## Stated exercise:
Begin with the line that contains "deck_top();" and continue down through the line that contains "bpy.data.objects.remove(obj)"; reproduce those lines exactly and only those.

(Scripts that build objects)
_ _ _

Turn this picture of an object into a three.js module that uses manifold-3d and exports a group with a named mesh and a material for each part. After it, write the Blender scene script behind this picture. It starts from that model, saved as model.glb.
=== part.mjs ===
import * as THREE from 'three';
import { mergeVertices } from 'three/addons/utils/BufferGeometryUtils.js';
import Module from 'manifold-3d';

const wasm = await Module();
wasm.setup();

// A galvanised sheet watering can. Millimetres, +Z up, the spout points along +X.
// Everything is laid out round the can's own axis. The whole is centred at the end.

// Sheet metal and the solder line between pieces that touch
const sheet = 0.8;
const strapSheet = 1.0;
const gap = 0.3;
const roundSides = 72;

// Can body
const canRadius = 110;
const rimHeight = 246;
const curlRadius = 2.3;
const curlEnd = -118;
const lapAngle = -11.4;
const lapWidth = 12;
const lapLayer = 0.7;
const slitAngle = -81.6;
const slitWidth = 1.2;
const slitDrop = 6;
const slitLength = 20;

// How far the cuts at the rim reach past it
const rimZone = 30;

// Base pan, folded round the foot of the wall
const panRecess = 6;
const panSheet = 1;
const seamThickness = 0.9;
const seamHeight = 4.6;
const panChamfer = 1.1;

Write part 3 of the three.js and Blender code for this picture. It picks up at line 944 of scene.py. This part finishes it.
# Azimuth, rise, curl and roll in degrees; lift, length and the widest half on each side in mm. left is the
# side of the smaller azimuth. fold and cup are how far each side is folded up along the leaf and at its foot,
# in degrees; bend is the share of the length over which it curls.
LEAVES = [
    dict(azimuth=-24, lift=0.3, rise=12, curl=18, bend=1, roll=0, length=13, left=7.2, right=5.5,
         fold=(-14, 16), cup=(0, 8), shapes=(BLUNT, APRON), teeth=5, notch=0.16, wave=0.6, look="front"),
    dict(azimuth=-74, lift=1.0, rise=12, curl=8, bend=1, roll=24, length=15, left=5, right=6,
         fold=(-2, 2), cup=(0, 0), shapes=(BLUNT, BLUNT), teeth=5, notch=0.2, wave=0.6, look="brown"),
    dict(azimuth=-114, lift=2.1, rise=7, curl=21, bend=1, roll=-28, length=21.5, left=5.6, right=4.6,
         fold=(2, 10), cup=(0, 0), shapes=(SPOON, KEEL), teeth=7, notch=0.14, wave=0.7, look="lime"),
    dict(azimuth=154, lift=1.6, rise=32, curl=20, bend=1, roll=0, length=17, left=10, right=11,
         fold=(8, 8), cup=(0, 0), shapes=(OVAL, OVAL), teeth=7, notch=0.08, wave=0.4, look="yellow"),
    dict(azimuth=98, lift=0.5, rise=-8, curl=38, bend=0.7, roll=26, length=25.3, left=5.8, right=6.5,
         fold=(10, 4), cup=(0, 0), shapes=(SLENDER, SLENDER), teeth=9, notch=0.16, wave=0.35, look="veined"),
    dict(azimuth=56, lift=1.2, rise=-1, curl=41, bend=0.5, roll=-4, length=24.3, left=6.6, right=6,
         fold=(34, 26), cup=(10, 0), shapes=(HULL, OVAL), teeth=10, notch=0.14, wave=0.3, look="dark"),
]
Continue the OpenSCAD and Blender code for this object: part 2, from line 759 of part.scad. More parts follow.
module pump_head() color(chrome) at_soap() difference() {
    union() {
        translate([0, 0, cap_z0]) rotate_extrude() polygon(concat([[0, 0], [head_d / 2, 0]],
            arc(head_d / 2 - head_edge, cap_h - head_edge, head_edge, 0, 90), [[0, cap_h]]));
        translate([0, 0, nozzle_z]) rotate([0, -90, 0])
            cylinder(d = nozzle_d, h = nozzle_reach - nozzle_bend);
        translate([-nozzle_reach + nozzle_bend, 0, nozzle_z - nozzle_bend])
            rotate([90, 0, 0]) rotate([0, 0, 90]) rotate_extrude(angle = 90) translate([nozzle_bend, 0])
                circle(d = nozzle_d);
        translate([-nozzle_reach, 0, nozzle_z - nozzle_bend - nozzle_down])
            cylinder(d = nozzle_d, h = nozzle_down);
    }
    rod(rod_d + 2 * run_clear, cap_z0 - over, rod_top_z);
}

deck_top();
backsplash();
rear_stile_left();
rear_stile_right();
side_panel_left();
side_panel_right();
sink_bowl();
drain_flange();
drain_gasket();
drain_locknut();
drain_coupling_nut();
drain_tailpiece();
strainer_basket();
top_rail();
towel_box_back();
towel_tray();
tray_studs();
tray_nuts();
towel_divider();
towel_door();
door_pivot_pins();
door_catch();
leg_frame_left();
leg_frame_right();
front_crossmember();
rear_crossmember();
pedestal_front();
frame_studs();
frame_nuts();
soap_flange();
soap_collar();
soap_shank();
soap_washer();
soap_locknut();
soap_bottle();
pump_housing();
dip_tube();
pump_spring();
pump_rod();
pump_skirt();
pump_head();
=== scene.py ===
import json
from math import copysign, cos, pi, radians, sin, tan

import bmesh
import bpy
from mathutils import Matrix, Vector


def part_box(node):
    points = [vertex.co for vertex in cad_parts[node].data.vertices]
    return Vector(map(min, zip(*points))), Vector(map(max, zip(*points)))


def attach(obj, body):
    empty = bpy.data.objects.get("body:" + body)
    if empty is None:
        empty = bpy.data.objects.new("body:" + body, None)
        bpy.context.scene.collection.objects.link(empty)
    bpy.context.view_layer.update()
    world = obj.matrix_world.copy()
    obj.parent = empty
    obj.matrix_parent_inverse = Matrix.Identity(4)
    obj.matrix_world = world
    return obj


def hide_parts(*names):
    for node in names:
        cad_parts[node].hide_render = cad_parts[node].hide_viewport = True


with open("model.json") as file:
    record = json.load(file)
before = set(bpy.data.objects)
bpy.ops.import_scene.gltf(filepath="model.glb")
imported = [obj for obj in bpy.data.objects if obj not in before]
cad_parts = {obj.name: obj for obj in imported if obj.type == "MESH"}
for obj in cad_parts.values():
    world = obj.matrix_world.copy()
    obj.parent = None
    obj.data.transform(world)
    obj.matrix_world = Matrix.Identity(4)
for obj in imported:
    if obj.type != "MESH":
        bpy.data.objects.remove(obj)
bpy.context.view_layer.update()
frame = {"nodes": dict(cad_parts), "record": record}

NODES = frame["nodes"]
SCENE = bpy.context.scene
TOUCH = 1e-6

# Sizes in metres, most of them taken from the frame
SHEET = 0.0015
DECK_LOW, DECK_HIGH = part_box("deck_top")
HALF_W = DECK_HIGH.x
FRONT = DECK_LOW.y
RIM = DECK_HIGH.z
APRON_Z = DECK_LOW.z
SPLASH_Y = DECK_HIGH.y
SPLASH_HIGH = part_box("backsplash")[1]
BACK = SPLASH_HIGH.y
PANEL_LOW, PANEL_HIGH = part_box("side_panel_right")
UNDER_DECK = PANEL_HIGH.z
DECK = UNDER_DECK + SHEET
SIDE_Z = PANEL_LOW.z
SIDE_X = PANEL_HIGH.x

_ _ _

## Response to the task:
deck_top();
backsplash();
rear_stile_left();
rear_stile_right();
side_panel_left();
side_panel_right();
sink_bowl();
drain_flange();
drain_gasket();
drain_locknut();
drain_coupling_nut();
drain_tailpiece();
strainer_basket();
top_rail();
towel_box_back();
towel_tray();
tray_studs();
tray_nuts();
towel_divider();
towel_door();
door_pivot_pins();
door_catch();
leg_frame_left();
leg_frame_right();
front_crossmember();
rear_crossmember();
pedestal_front();
frame_studs();
frame_nuts();
soap_flange();
soap_collar();
soap_shank();
soap_washer();
soap_locknut();
soap_bottle();
pump_housing();
dip_tube();
pump_spring();
pump_rod();
pump_skirt();
pump_head();
=== scene.py ===
import json
from math import copysign, cos, pi, radians, sin, tan

import bmesh
import bpy
from mathutils import Matrix, Vector


def part_box(node):
    points = [vertex.co for vertex in cad_parts[node].data.vertices]
    return Vector(map(min, zip(*points))), Vector(map(max, zip(*points)))


def attach(obj, body):
    empty = bpy.data.objects.get("body:" + body)
    if empty is None:
        empty = bpy.data.objects.new("body:" + body, None)
        bpy.context.scene.collection.objects.link(empty)
    bpy.context.view_layer.update()
    world = obj.matrix_world.copy()
    obj.parent = empty
    obj.matrix_parent_inverse = Matrix.Identity(4)
    obj.matrix_world = world
    return obj


def hide_parts(*names):
    for node in names:
        cad_parts[node].hide_render = cad_parts[node].hide_viewport = True


with open("model.json") as file:
    record = json.load(file)
before = set(bpy.data.objects)
bpy.ops.import_scene.gltf(filepath="model.glb")
imported = [obj for obj in bpy.data.objects if obj not in before]
cad_parts = {obj.name: obj for obj in imported if obj.type == "MESH"}
for obj in cad_parts.values():
    world = obj.matrix_world.copy()
    obj.parent = None
    obj.data.transform(world)
    obj.matrix_world = Matrix.Identity(4)
for obj in imported:
    if obj.type != "MESH":
        bpy.data.objects.remove(obj)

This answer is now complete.